Were it not for the charisma of Roberts and Thomas, Still Up would probably prove far too slow a burn to keep viewers through the four or five episodes it takes to pull the disparate threads together and become something other than a meandering examination of their unsatisfactory lives. The first half of the series feels thin and underdeveloped. It is full of such staples as a weird man across the hall from Danny’s flat, who holds parties for his cats and speaks oddly (Rich Fulcher, in the credits as simply Cat Man) and whom Danny must do increasingly outlandish things to avoid, and in the other flat a man so well-meaning it verges on simplemindedness (Adam, played by Luke Fetherston). There is Veggie (Blake Harrison), Lisa’s inadequate partner, reading The History of Bricks – a quintessential first-thought title – to his stepdaughter to get her to sleep. There are a lot of “jokes” that depend on someone simply saying “You’re [verb]ing, aren’t you?” and the other one laughingly agreeing. And plenty of moments that ring jarringly untrue. Music-loving Danny, for example, may well have been in a band in his pre-agoraphobic days, but probably not with a candelabra on his head. Come on.
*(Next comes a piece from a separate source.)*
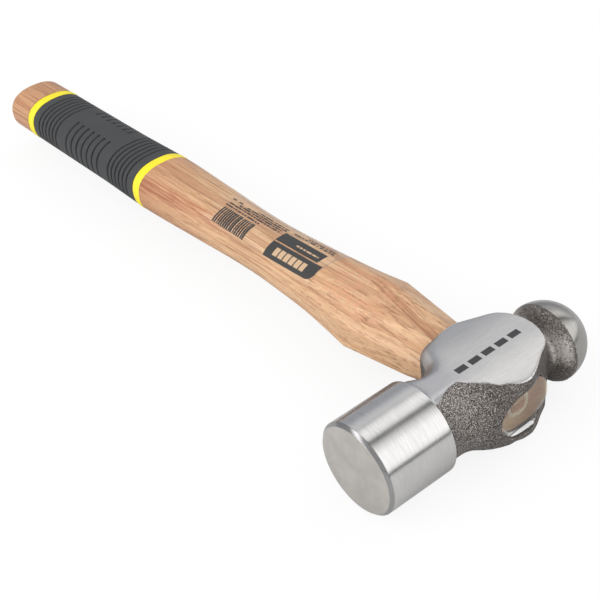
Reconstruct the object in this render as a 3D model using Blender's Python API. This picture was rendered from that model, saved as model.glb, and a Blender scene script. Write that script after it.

In the latter half of the series, things improve greatly (not least because it sees the return of personal trainer Amy – Lois Chimimba – as Danny’s potential love interest, who enlivens episode three and punches up every scene she is in). The emotional stew thickens, the pace picks up, secondary characters are given something to get their teeth into and things progress instead of moving in slightly desultory circles. Investment is rewarded, but if a second series is commissioned – which there is scope for, given how the first ends – it would be great to see it restart at this kind of pitch and not require quite such a gradual climb to the narrative summit. You really shouldn’t have a romantic comedy centred on insomniacs that even remotely threatens to put its audience to sleep.
• Still Up starts on Apple TV+ on 22 September.